The character Harry Clifton offers an undeniable clue to the ending of Archer’s last volume – it really is the end –  and Archer uses his last pages to revisit highlights of his previous six novels.   The family saga is over.  But maybe it will reappear someday as a modern Forsythe Saga in a BBC special drama series.  I would welcome it to my Sunday nights.

Leave Me by Gayle Forman

9781616206178_p0_v5_s192x300 Where would you go to escape? Pittsburgh would not be my first choice if I were running away from my life – maybe a small village in Provence would draw me in.  In Gayle Forman’s first novel for adults, Leave Me, her main character, Maribeth Klein, decamps to an empty apartment near Squirrel Hill, Pennsylvania.

The premise is familiar – a harried supermom juggling career and children decides she needs space to find herself again.  Forman adds a heart attack and preschool twins to the drama as well as the tangent of Maribeth’s search for her birth mother.  While many of Maribeth’s solutions may seem convenient and unbelievable – a ready amount of cash withdrawn from the bank, a handsome doctor to help her recuperate, a landlord who rents month to month with no references or credit check – her angst and desire to leave it all ring true.

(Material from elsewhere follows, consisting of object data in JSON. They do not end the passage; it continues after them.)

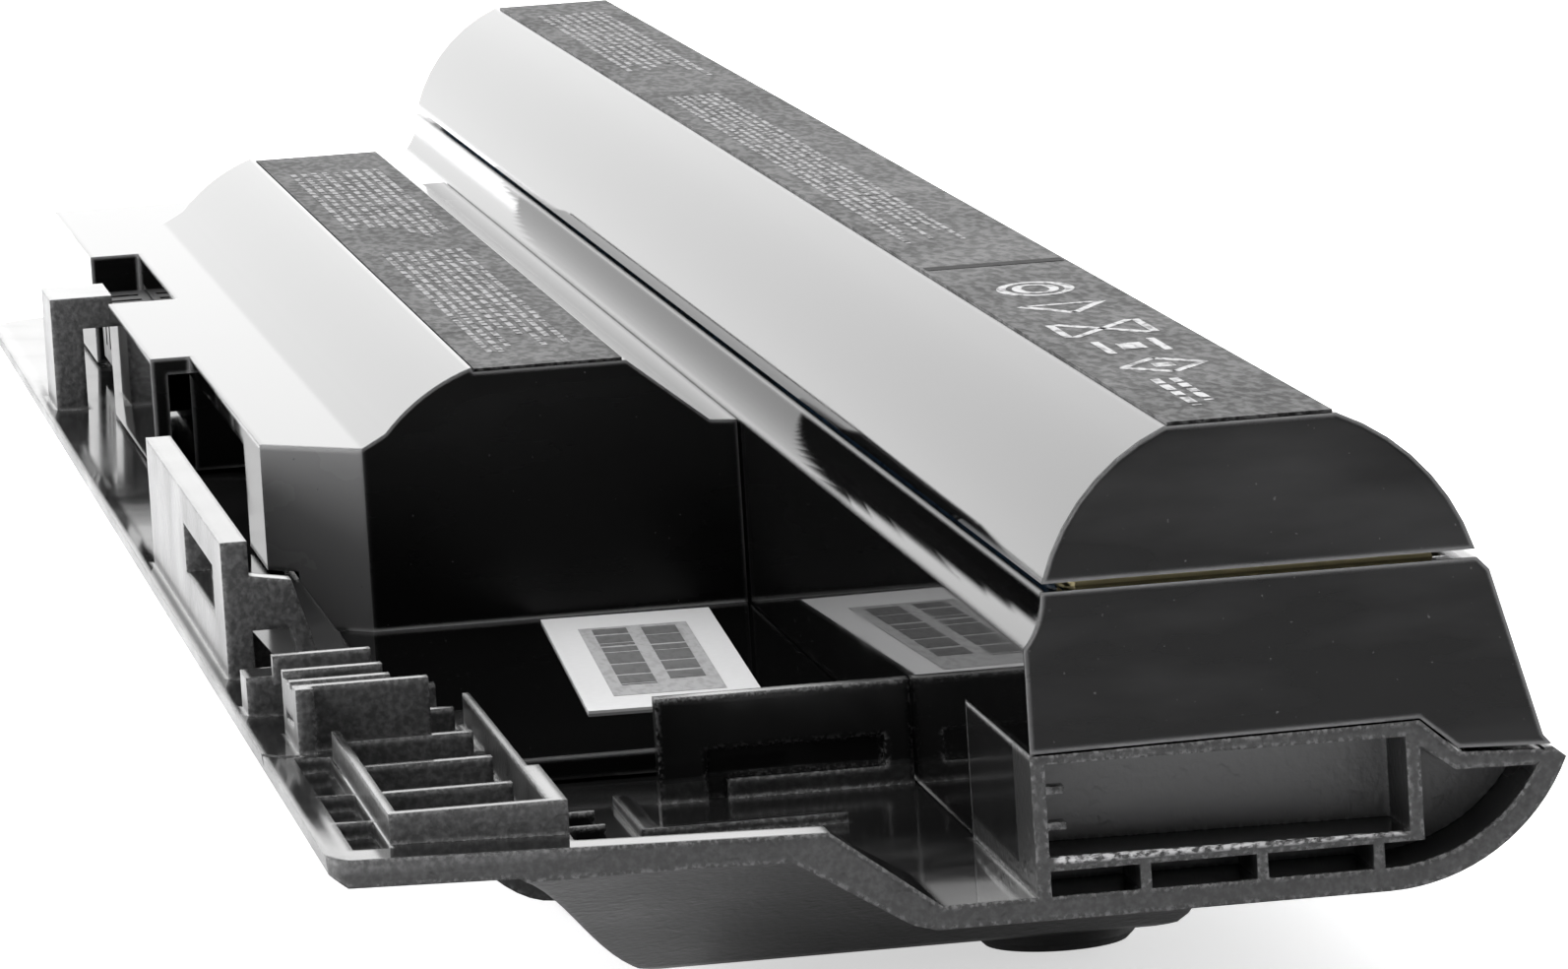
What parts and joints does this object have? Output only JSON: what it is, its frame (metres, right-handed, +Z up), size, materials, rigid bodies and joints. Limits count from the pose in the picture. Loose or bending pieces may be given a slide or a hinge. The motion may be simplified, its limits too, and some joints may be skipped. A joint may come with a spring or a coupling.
{
  "type": "laptop battery",
  "caption": "Laptop battery with two rows of round cells under glossy humps, an open bay at one end, a latch rail, a connector port and a textured base with rubber feet.",
  "frame": {"origin": "centre of the outline on the surface that the feet stand on", "axes": "+X along the pack towards the open bay, +Y to the rear lip, +Z up from the feet"},
  "size_m": [0.2704, 0.0584, 0.0282],
  "materials": {
    "base_plastic": "fine spark-eroded texture",
    "gloss_plastic": "polished",
    "label_film": "fine leather-like grain",
    "sticker_paper": "satin",
    "foot_rubber": "matt",
    "cell_wrap": "shrink film",
    "nickel": "satin",
    "fibre_paper": "matt",
    "board_laminate": "solder mask",
    "chip_resin": "matt",
    "connector_plastic": "satin",
    "contact_metal": "plated",
    "fuse_metal": "satin",
    "red_wire": "satin",
    "black_wire": "satin"
  },
  "bodies": {
    "root": {"base_cover": "base_plastic", "cell_housing": "gloss_plastic", "rear_cover": "gloss_plastic", "front_cover": "gloss_plastic", "rear_cell_1": "cell_wrap", "rear_cell_2": "cell_wrap", "rear_cell_3": "cell_wrap", "rear_cell_4": "cell_wrap", "front_cell_1": "cell_wrap", "front_cell_2": "cell_wrap", "rear_tabs": "nickel", "front_tabs": "nickel", "link_strip": "nickel", "near_insulator": "fibre_paper", "far_insulator": "fibre_paper", "front_insulator": "fibre_paper", "front_far_insulator": "fibre_paper", "protection_board": "board_laminate", "board_parts": "chip_resin", "connector_body": "connector_plastic", "connector_blades": "contact_metal", "thermal_fuse": "fuse_metal", "sense_wires": "red_wire", "power_leads": "black_wire", "rear_label": "label_film", "front_label": "label_film", "bay_sticker": "sticker_paper", "near_foot": "foot_rubber", "far_foot": "foot_rubber"}
  },
  "joints": []
}
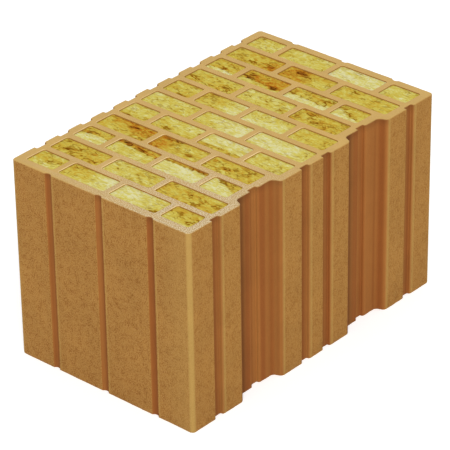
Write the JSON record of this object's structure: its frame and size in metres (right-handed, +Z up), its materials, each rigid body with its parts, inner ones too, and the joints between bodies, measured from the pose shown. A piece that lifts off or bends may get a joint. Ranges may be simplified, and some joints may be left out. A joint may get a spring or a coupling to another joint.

Although the plot seems formulaic, Forman manages to touch a nerve familiar to everyone who has just had enough, and offers some wisdom with her humor.  Thankfully, all ends well and Maribeth finds her mojo again.  A quick read and a nice distraction, Leave Me reminded me of  Anne Tyler’s Ladder of Years – not as good, but just as entertaining.  Amazingly, Tyler’s book is on my shelf, so I may reread it and vicariously escape again.